Written task: Set down, exactly as written, only the lines starting with the one that holds "Write the Blender" and ending with the one that holds "SHARP_ANGLE = math.radians(28)".

Dataset excerpts:
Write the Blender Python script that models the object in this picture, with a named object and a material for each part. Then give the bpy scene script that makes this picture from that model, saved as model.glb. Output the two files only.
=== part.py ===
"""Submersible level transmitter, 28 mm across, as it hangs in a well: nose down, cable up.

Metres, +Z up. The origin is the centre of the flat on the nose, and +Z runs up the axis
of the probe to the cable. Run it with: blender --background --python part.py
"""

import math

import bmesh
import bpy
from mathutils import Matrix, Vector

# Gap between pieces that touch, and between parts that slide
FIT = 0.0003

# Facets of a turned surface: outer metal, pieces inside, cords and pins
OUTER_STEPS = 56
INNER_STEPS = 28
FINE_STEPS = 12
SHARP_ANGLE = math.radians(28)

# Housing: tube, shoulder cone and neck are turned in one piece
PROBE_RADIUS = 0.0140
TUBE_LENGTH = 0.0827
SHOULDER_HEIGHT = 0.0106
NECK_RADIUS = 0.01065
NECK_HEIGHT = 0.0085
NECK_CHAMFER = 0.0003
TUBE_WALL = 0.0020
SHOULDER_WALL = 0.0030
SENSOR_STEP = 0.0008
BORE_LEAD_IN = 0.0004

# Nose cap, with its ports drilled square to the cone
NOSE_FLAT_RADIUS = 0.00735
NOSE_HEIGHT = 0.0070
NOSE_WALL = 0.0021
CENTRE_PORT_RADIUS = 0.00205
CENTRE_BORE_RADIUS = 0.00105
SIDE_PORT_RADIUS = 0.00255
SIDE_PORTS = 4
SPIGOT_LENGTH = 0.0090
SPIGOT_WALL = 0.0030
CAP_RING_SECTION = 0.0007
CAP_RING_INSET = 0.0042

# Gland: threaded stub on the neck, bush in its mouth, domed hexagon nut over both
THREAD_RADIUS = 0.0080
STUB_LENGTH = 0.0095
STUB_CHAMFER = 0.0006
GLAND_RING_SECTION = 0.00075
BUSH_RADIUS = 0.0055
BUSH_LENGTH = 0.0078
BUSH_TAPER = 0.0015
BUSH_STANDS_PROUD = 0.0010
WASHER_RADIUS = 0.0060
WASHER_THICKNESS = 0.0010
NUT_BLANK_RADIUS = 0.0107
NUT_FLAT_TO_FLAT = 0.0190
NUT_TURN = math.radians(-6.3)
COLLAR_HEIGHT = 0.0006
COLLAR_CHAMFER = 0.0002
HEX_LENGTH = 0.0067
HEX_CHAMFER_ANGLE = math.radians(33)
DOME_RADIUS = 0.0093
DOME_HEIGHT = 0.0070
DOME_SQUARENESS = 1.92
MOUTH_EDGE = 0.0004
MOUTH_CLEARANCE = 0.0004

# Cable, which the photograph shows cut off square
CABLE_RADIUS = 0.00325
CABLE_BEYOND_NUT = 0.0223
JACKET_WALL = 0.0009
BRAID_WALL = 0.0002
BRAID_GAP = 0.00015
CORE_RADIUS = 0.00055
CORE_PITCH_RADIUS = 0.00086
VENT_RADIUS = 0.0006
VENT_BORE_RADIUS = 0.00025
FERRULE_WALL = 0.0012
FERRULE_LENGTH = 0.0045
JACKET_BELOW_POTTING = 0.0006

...

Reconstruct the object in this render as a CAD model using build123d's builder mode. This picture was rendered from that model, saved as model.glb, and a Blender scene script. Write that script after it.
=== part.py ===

Answer to the task:
Write the Blender Python script that models the object in this picture, with a named object and a material for each part. Then give the bpy scene script that makes this picture from that model, saved as model.glb. Output the two files only.
=== part.py ===
"""Submersible level transmitter, 28 mm across, as it hangs in a well: nose down, cable up.

Metres, +Z up. The origin is the centre of the flat on the nose, and +Z runs up the axis
of the probe to the cable. Run it with: blender --background --python part.py
"""

import math

import bmesh
import bpy
from mathutils import Matrix, Vector

# Gap between pieces that touch, and between parts that slide
FIT = 0.0003

# Facets of a turned surface: outer metal, pieces inside, cords and pins
OUTER_STEPS = 56
INNER_STEPS = 28
FINE_STEPS = 12
SHARP_ANGLE = math.radians(28)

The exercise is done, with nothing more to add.